Melekler, hayran hayran ona bakıyorlardı.
O bir
kuldu! Omuzlarındaki ağır yükün farkındaydı. Ve namaz kılıyordu.
Allâh’ın
Rasûlü, son nefesini verirken:
“-Namaz, namaz!..” diye buyurmuştu.
Namaz
kılmayanlar, gözünün önüne geldi. Merhameti coştu.

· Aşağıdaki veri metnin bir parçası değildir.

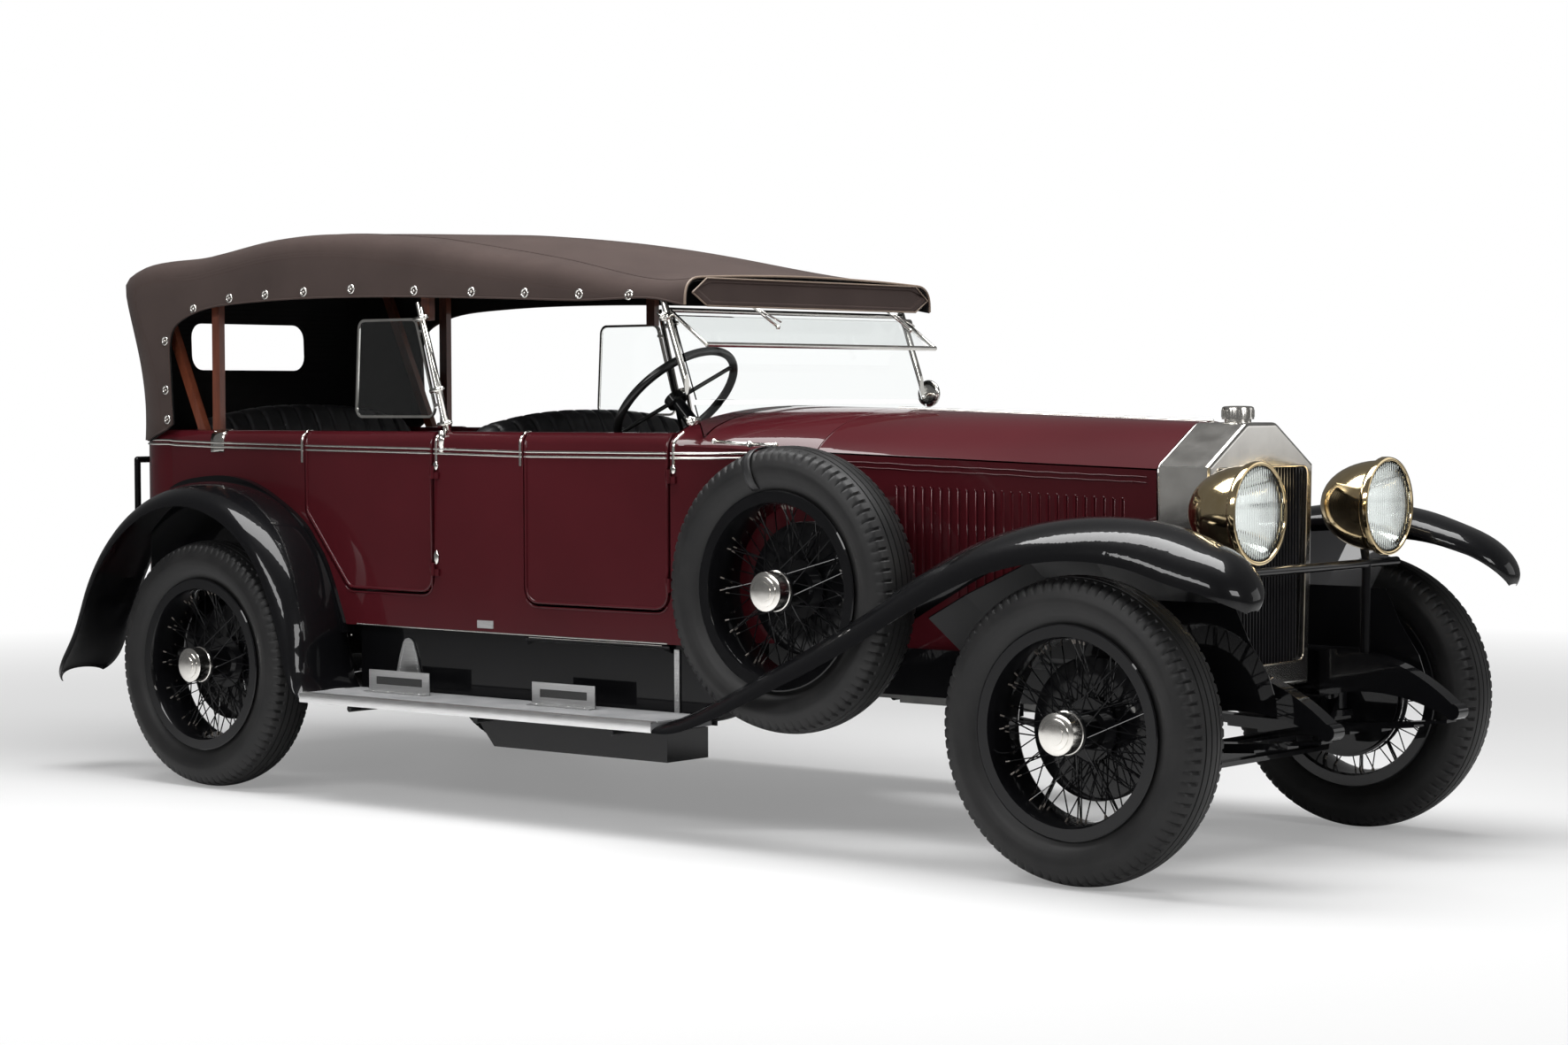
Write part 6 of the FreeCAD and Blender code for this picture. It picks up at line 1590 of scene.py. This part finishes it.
def subdivided(obj):
    modifier = obj.modifiers.new("smooth", "SUBSURF")
    modifier.levels = 1
    modifier.render_levels = 1
    settle(obj)
    obj.data.shade_smooth()


def pleat(obj, places, depth, region):
    # sewn channels: a narrow dip in the skin along each line across the seat
    work = bmesh.new()
    work.from_mesh(obj.data)
    work.normal_update()
    moves = []
    for vert in work.verts:
        share = 1 - min(abs(vert.co.y - place) for place in places) / pleat_half_width
        if share > 0 and region(vert.co):
            moves.append((vert, -vert.normal * depth * share * share))
    for vert, move in moves:
        vert.co += move
    work.to_mesh(obj.data)
    work.free()


def back_outline(back_x, foot_x, head_x, low_z, top_z, roll):
    # a tall pad with a rolled top
    roll_z = top_z - roll
    points = [(foot_x + (head_x - foot_x) * share + back_bulge * math.sin(math.pi * share),
               low_z + (roll_z - low_z) * share) for share in spaced(0, 1, 10)]
    middle = (head_x + back_x) / 2
    reach = (head_x - back_x) / 2
    points += [(middle + reach * math.cos(angle), roll_z + roll * math.sin(angle))
               for angle in spaced(0, math.pi, 12)[1:-1]]
    return points + [(back_x, z) for z in spaced(roll_z, low_z, 7)]


def cushion_outline(back_x, front_x, low_z, top_z):
    points = []
    for share in spaced(0, 1, 16):
        inner_share = min(max(share, cushion_end_share), 1 - cushion_end_share)
        swell_share = math.sin(math.pi * inner_share) ** cushion_power
        points.append((front_x + (back_x - front_x) * share,
                       top_z - cushion_shoulder + cushion_bulge * swell_share))
    points += [(back_x, z) for z in spaced(top_z - cushion_roll, low_z, 7)]
    points += [(x, low_z) for x in spaced(back_x, front_x, 8)[1:-1]]
    return points + [(front_x + cushion_nose * math.sin(math.pi * share),
                      low_z + (top_z - cushion_roll - low_z) * share) for share in spaced(0, 1, 6)]


def leather_pad(name, node, outline, half, depth, region, crown=0.0):
    obj = pad_shape(outline, half, crown).piece(name, "leather")
    swell(obj)
    subdivided(obj)
    count = int(half / pleat_pitch)
    pleat(obj, [pleat_pitch * k for k in range(-count, count + 1)], depth, region)
    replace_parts(obj, node)


def add_seat(name, back_x, front_x, low_z, cushion_z, top_z, half):
    node = name + "_seat"
    pad_half = half - pad_side_gap
    back = back_outline(back_x + back_gap, back_x + back_foot, back_x + back_head, cushion_z - back_sink,
                        top_z - back_top_gap, back_roll)
    leather_pad(node + "_back", node, back, pad_half, back_pleat_depth,
                lambda co: co.x > back_x + back_unpleated, back_crown)
    cushion = cushion_outline(back_x + cushion_start, front_x - cushion_setback, low_z + cushion_foot,
                              cushion_z)
    leather_pad(node + "_cushion", node, cushion, pad_half, cushion_pleat_depth,
                lambda co: co.z > cushion_z - cushion_pleat_drop)
    base = Shape()
    base_half = half - base_side_gap
    base.block((back_x + back_gap, -base_half, low_z),
               (front_x - base_setback, base_half, low_z + base_height), base_chamfer)
    base.piece(node + "_base", "leather")
    piping_half = half - piping_end_gap
    piping = [(front_x - piping_setback, y, cushion_z - piping_drop)
              for y in spaced(-piping_half, piping_half, 20)]
    line_piece(node + "_piping", [piping], piping_radius, "leather")


for seat in seats:
    add_seat(*seat)


# Windscreen fittings

stay_knob_y = (-0.333, 0.373)
stay_knob = (0.352, 1.693)
stay_foot = Vector((0.082, 0.080, -0.093))
stay_stub = Vector((0.030, 0, 0))
stay_wire_top = Vector((0.006, 0.010, -0.012))
stay_wire_foot = Vector((0.004, 0.012, 0.016))
stay_knob_radius = 0.013
stay_stub_radius = 0.006
stay_radius = 0.0045
stay_wire_radius = 0.003
stay_foot_radius = 0.008
post_fittings = ((0.282, 1.630), (0.395, 1.300))
post_y = 0.625
collar_half = Vector((0, 0.020, 0))
collar_radius = 0.014
nut_stand_off = 0.022
nut_wing = Vector((0.018, 0, -0.012))
nut_wing_radius = 0.0045
small_ball_radius = 0.009
post_foot = (-0.7335, 0.6250, 1.250)
post_top = (-0.8525, 0.6400, 1.676)
post_base = (-0.716, 0.645, 1.236)
second_rod = Vector((0.034, 0, 0.006))
second_rod_radius = 0.0075
clamp_shares = (0.08, 0.35, 0.92)
clamp_span_shares = (-0.25, 1.25, 1.35)
clamp_radius = 0.0095
clevis_radius = 0.013
clevis_ball_radius = 0.014
clevis_low = Vector((0, 0, -0.034))
clevis_high = Vector((0, 0, 0.028))
mirror_section = ((0.0, 0.700), (0.030, 0.7005), (0.044, 0.703), (0.048, 0.708), (0.046, 0.714),
                  (0.0, 0.7145))
mirror_centre = (0.318, 0, 1.385)
mirror_arm_radius = 0.006
mirror_arm = (Vector((0.362, 0.615, 1.372)), Vector((0.322, 0.700, 1.383)))


def add_stay(fittings, y):
    # from the hood's front rail down to the visor pane
    knob = Vector((stay_knob[0], y, stay_knob[1]))
    foot = knob + stay_foot
    fittings.ball(knob, stay_knob_radius)
    fittings.bar(knob - stay_stub, knob, stay_stub_radius, 10)
    fittings.bar(knob, foot, stay_radius, 10)
    fittings.bar(knob + stay_wire_top, foot + stay_wire_foot, stay_wire_radius, 8)
    fittings.ball(foot, stay_foot_radius)


def add_wing_nuts(fittings, side):
    # with their collars on the windscreen's posts
    for x, z in post_fittings:
        place = Vector((x, side * post_y, z))
        hub = place + along_y * side * nut_stand_off
        fittings.bar(place - collar_half, place + collar_half, collar_radius, 14)
        fittings.bar(hub - nut_wing, hub + nut_wing, nut_wing_radius, 8)
        fittings.ball(place + collar_half * side, small_ball_radius)


def add_second_rod(fittings, side):
    # second rod, clamps and clevis of the post behind the front seats
    foot, top, base = (Vector((x, side * y, z)) for x, y, z in (post_foot, post_top, post_base))
    fittings.bar(foot + second_rod, top + second_rod, second_rod_radius, 14)
    for share in clamp_shares:
        middle = foot.lerp(top, share)
        start, end, tip = (middle + second_rod * across for across in clamp_span_shares)
        fittings.bar(start, end, clamp_radius, 10)
        fittings.ball(tip, small_ball_radius)
    fittings.bar(base + clevis_low, base + clevis_high, clevis_radius, 14)
    fittings.ball(base + clevis_low, clevis_ball_radius)


def add_screen_fittings():
    fittings = Shape()
    for y in stay_knob_y:
        add_stay(fittings, y)
    for side in SIDES:
        add_wing_nuts(fittings, side)
    for side in SIDES:
        add_second_rod(fittings, side)
    fittings.piece("screen_fittings", "nickel")
    # round mirror on a short arm at the far post
    mirror = Shape()
    mirror.bar(*mirror_arm, mirror_arm_radius, 12)
    mirror.lathe(mirror_section, 40, mirror_centre, "Y")
    mirror.piece("round_mirror", "nickel")


add_screen_fittings()


# Locker lid and bonnet mouldings

lid_rows = ((-0.355, 0.0), (-0.330, 0.010), (-0.250, 0.012), (0.215, 0.012), (0.250, 0.010), (0.285, 0.002))
# (outwards, z, share of the row's lift)
lid_section = ((0.0, 0.588, 0.0), (0.014, 0.5865, 0.2), (0.017, 0.582, 0.0), (0.014, 0.572, 0.0),
               (0.002, 0.556, 1.0))
lid_y = board_inner_y + 0.0005
lid_line = (0.0172, 0.5825)
lid_line_xs = (-0.335, -0.1, 0.1, 0.255)
lid_line_radius = 0.0018
bonnet_top_z = 1.26
bonnet_low_z = 1.0
bonnet_probe_step = 0.003
moulding_span = (0.775, 1.880)
moulding_drops = (0.020, 0.036)
moulding_lift = 0.0005
moulding_radius = 0.0022


def add_side_lid(side):
    # folded lid of the tool locker in the valance
    lid = Shape()
    lid.sweep([[(x, side * (lid_y + out), z + lift * share) for out, z, share in lid_section]
               for x, lift in lid_rows])
    thicken(lid.piece("locker_lid_" + side_name(side), "enamel"), trim_thickness)
    edge = [(x, side * (lid_y + lid_line[0]), lid_line[1]) for x in lid_line_xs]
    line_piece("locker_lid_line_" + side_name(side), [edge], lid_line_radius, "nickel")


def top_of(tree, x, side):
    # the highest level at which the bonnet's side is met
    z = bonnet_top_z
    while z > bonnet_low_z:
        if side_point(tree, x, z, side) is not None:
            return z
        z -= bonnet_probe_step
    return None


def add_bonnet_mouldings(side):
    tree = skin_tree("bonnet_sides")
    levels = [(x, top_of(tree, x, side)) for x in spaced(*moulding_span, 24)]
    lines = [side_path(tree, [(x, top - drop) for x, top in levels if top], side, moulding_lift)
             for drop in moulding_drops]
    line_piece("bonnet_mouldings_" + side_name(side), lines, moulding_radius, "maroon")


on_both_sides(add_side_lid, add_bonnet_mouldings)


# Strap of the spare wheel

strap_turn = math.radians(104)
strap_middle_radius = 0.3700
strap_half_depth = 0.0735
strap_half_width = 0.1005
strap_power = 0.8
strap_edges = (-0.015, -0.005, 0.005, 0.015)
strap_thickness = 0.0035
strap_arm = (Vector((0.478, -0.622, 1.236)), Vector((0.640, -0.640, 1.228)))
strap_arm_radius = 0.0055
strap_knuckle_radius = 0.011
strap_anchor_out = 0.080
strap_anchor_inward = 0.060


def add_spare_strap():
    # leather strap round the spare tyre, from a bright bracket on the scuttle
    radial = Vector((math.cos(strap_turn), 0, math.sin(strap_turn)))
    along = Vector((math.sin(strap_turn), 0, -math.cos(strap_turn)))
    middle = Vector(spare_place) + radial * strap_middle_radius
    rows = []
    for turn in spaced(0, 2 * math.pi, 40):
        c = math.cos(turn)
        s = math.sin(turn)
        out = abs(c) ** strap_power * math.copysign(strap_half_depth, c)
        across = abs(s) ** strap_power * math.copysign(strap_half_width, s)
        rows.append([middle + radial * out + along_y * across + along * edge for edge in strap_edges])
    strap = Shape()
    strap.sweep(rows)
    thicken(strap.piece("spare_strap", "leather"), strap_thickness)
    bracket = Shape()
    start, end = strap_arm
    low = middle + radial * strap_anchor_out + along_y * strap_anchor_inward
    bracket.bar(start, end, strap_arm_radius, 12)
    bracket.ball(start, small_ball_radius)
    bracket.ball(end, strap_knuckle_radius)
    bracket.bar(end, low, strap_arm_radius, 12)
    bracket.ball(low, small_ball_radius)
    bracket.piece("spare_strap_bracket", "nickel")


add_spare_strap()


# Louvre lips

louvre_first_x = 1.0180
louvre_pitch = 0.0310
louvre_count = 26
louvre_drop = 0.0875
lip_shift = 0.001
lip_lift = 0.0002
lip_probe_drop = 0.06
lip_length = 0.325
lip_radius = 0.0021
lip_shoulder_radius = 0.0023
tip_shift = 0.009
tip_lift = 0.0004
tip_rise = 0.004
tip_radius = 0.0019


def add_louvre_lips(side):
    # rolled lip along each louvre, drawn to a point at its top
    tree = skin_tree("bonnet_sides")
    lips = Shape()
    for index in range(louvre_count):
        x = louvre_first_x + louvre_pitch * (index + 0.5)
        high = top_of(tree, x - tip_shift, side) - louvre_drop
        place = side_point(tree, x - lip_shift, high - lip_probe_drop, side, lip_lift)
        foot = side_point(tree, x - lip_shift, high - lip_length, side, lip_lift)
        tip = side_point(tree, x - tip_shift, high + tip_rise, side, tip_lift)
        shoulder = Vector((place.x, place.y, high - tip_rise))
        lips.bar(foot, shoulder, lip_radius, 8)
        lips.bar(shoulder, tip, tip_radius, 8)
        lips.ball(shoulder, lip_shoulder_radius)
    lips.piece("louvre_lips_" + side_name(side), "maroon")


on_both_sides(add_louvre_lips)


# Stage

floor_half = 60.0
fade_start = 3.2
fade_end = 9.0
near_share = 0.26
world_share = 0.13
lamps = (
    # (name, place, target, width, depth, watts)
    ("overhead_box", (0.4, -0.6, 5.4), (0.0, 0.0, 0.6), 7.0, 2.2, 520.0),
    ("side_box", (1.0, -7.0, 4.4), (0.3, 0.0, 0.7), 6.0, 1.2, 230.0),
    ("nose_box", (8.0, -1.5, 3.4), (1.8, 0.0, 0.7), 2.5, 1.8, 130.0),
    ("far_box", (7.5, 7.0, 2.6), (1.8, 0.0, 0.9), 4.0, 3.2, 36.0),
)


def add_lamp(name, place, target, width, depth, power):
    data = bpy.data.lights.new(name, "AREA")
    data.shape = "RECTANGLE"
    data.size = width
    data.size_y = depth
    data.energy = power
    light = bpy.data.objects.new(name, data)
    bpy.context.scene.collection.objects.link(light)
    light.location = place
    light.rotation_euler = (Vector(target) - Vector(place)).to_track_quat("-Z", "Y").to_euler()


def seen_directly(tree):
    # 1 for rays from the camera, also through glass, and 0 for reflections
    rays = add_node(tree, "LightPath").outputs
    seen = {0: rays["Is Camera Ray"], 1: rays["Is Transmission Ray"]}
    return add_node(tree, "Math", links=seen, operation="MAXIMUM").outputs["Value"]


def add_floor():
    corners = [(-floor_half, -floor_half, 0), (floor_half, -floor_half, 0), (floor_half, floor_half, 0),
               (-floor_half, floor_half, 0)]
    mesh = bpy.data.meshes.new("floor")
    mesh.from_pydata(corners, [], [(0, 1, 2, 3)])
    floor = bpy.data.objects.new("floor", mesh)
    bpy.context.scene.collection.objects.link(floor)
    material, tree, shader = new_material("pale_studio_floor", {
        "Base Color": (0.80, 0.80, 0.80, 1), "Roughness": 0.45})
    # away from the car the floor turns into the white backdrop
    distance = add_node(tree, "VectorMath", links={0: object_place(tree)}, operation="LENGTH")
    fade = add_node(tree, "MapRange", {"From Min": fade_start, "From Max": fade_end, "To Min": near_share},
                    {"Value": distance.outputs["Value"]})
    share = add_node(tree, "Math", links={0: fade.outputs["Result"], 1: seen_directly(tree)},
                     operation="MULTIPLY")
    white = add_node(tree, "Emission", {"Color": (1, 1, 1, 1)})
    mix = add_node(tree, "MixShader", links={
        "Fac": share.outputs["Value"], 1: shader.outputs["BSDF"], 2: white.outputs["Emission"]})
    tree.links.new(mix.outputs["Shader"], tree.nodes["Material Output"].inputs["Surface"])
    mesh.materials.append(material)


def add_world():
    world = bpy.data.worlds.new("studio")
    bpy.context.scene.world = world
    world.use_nodes = True
    tree = world.node_tree
    background = tree.nodes["Background"]
    background.inputs["Color"].default_value = (1, 1, 1, 1)
    strength = add_node(tree, "MapRange", {"To Min": world_share}, {"Value": seen_directly(tree)})
    tree.links.new(strength.outputs["Result"], background.inputs["Strength"])


add_floor()
add_world()
for lamp in lamps:
    add_lamp(*lamp)

bpy.context.scene.view_settings.view_transform = "Standard"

Namaz kılmamanın cezasını yüreğinde duydu.
“-Hak!” diye feryâd etti.
“-Eyvah, Ümmet-i Muhammed!” diye ağladı,
ağladı!
O’nun
hürmetine kim bilir kimler affediliyordu. O secdedeyken başına kulluk tâcı
taktılar. Bir de kalbine, gönlüne baktılar. Ne gördüler dersiniz? Mâsivâ adına,
dünya nâmına hiçbir şey kalmamış. Tek ve yegâne olan varlık, sadece ve sadece
Allah!..
Allah’ım
sana tüm benliğimle yalvarıyorum böyle bir namaz şuuru, bizlere, çocuklarımıza
ve bizden gelecek nesillere nasip et. Âmin!